For the consumer, it is a frictionless, smooth, and secure process, much more in keeping with the spirit of PSD2. When implemented for one customer in Europe, our method substantially reduced cart abandonment, cut fraud by 95%, and increased transaction volume by 25%. Not only did the number of transactions increase, but their value also increased by 15%, signaling greater consumer confidence in the payment process.


The road ahead for PSD2 compliance

There is no doubt that SMS OTPs tick the necessary compliance boxes, but their use signals a lack of attention to the aims of PSD2 and a lack of awareness of the increasingly vigorous competition in the online payments industry.

It will be user experience that determines market share, and it’s possible that only a small percentage of merchants have grasped this simple message.

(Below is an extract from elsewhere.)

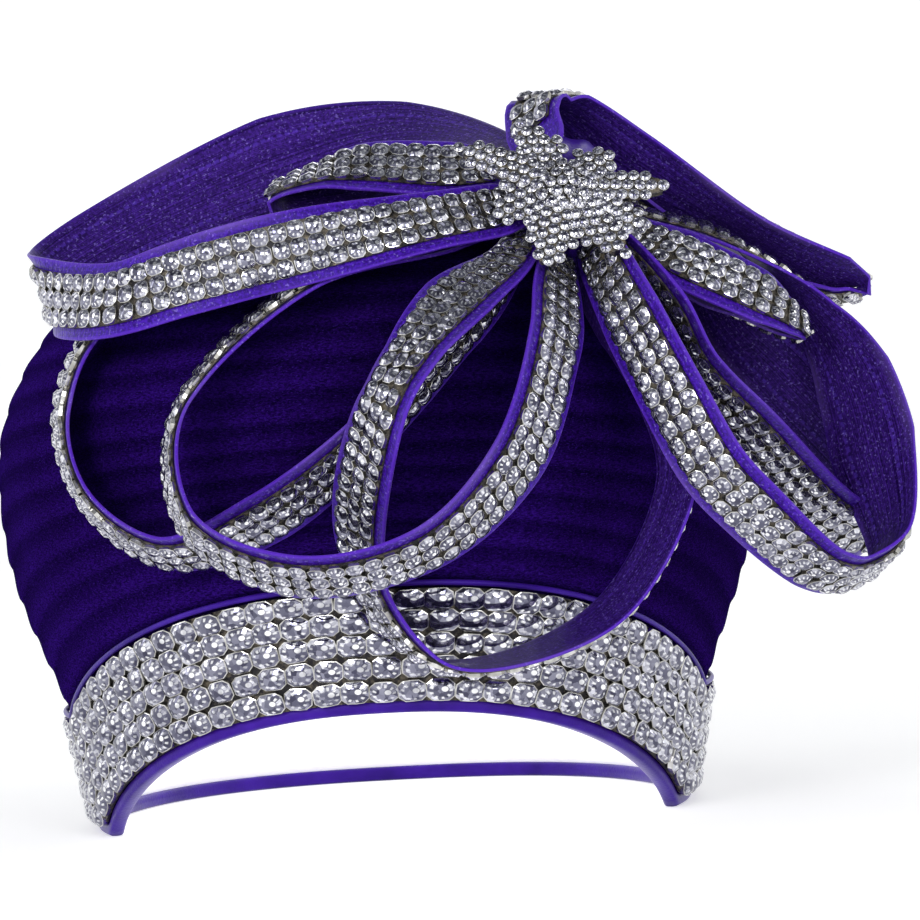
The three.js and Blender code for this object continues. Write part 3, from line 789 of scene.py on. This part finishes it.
def crown_lining():
    """Pale cloth. It gives off a little light, as the photo shows white under the arch."""
    nodes = Nodes("crown_lining")
    tone = nodes.ramp(nodes.noise(14, 2, 0.5), (0.3, colour(232, 230, 236)), (0.7, colour(246, 245, 248)))
    nodes.set(Base_Color=tone, Roughness=0.55, Sheen_Weight=0.2, Sheen_Roughness=0.4)
    nodes.set(Emission_Color=WHITE, Emission_Strength=0.35)
    nodes.bump(nodes.noise(800, 2, 0.6, (1, 1, 3)), 0.0003, 0.4)
    return nodes.material


MATERIALS = {}
# Lit and shaded copies of the crystal: the bright and the dark facets' tones are painted light and dark
# reflections.
FACET_TONES = {
    "bright_facet": (colour(88, 88, 104), colour(146, 146, 160), colour(222, 222, 230)),
    "dark_facet": (colour(70, 69, 88), colour(106, 106, 124), colour(152, 152, 168)),
}


def material(name):
    """A material by name, made on its first use."""
    makers = {
        "crown_satin": crown_satin,
        "crown_lining": crown_lining,
        "ribbon_face": lambda: ribbon_satin(name, False),
        "ribbon_back": lambda: ribbon_satin(name, True),
        "edge_satin": lambda: plain_satin(name),
        "bright_facet": lambda: cut_crystal(name, *FACET_TONES[name]),
        "dark_facet": lambda: cut_crystal(name, *FACET_TONES[name]),
        "silver_cup": silver_cup,
        "gilt_thread": gilt_thread,
    }
    if name not in MATERIALS:
        MATERIALS[name] = makers[name]()
    return MATERIALS[name]


def stone_materials():
    """The slots of a set stone, in the order of BRIGHT, CUP, GROUND and DARK."""
    return [material(name) for name in ("bright_facet", "silver_cup", "gilt_thread", "dark_facet")]


# Settings


LENGTH = {"unit": "LENGTH", "precision": 4}


class HatCrownSettings(PropertyGroup):
    fold_count: IntProperty(name="Folds", description="Rows of folds up the crown", default=13)
    fold_height: FloatProperty(
        name="Fold height", description="How far a fold stands out", **LENGTH, default=0.6 * MM
    )
    wall: FloatProperty(name="Wall", description="Thickness of the crown", **LENGTH, default=3.0 * MM)
    columns: IntProperty(name="Columns", description="Faces round the crown", default=300)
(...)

This lack of understanding may be, in part, because banks have traditionally focused on providing financial products rather than the importance of user experience. Tech companies are more inclined to focus on problem solving and creating a positive experience for the user.

Over the next few years, we expect to see increasing collaboration between banks and tech firms as competition surges, and it will be interesting to see how a new dynamic develops. New players will enter the market, while some will disappear. We are at the beginning of a new era, and regulations like PSD2 will have a substantial impact on the market. While compliance is, of course, a critical issue, focusing only on this could mean the difference between success and failure. To be competitive, current industry participants should pay closer attention to the subtext of the regulation and the preferences of their customers.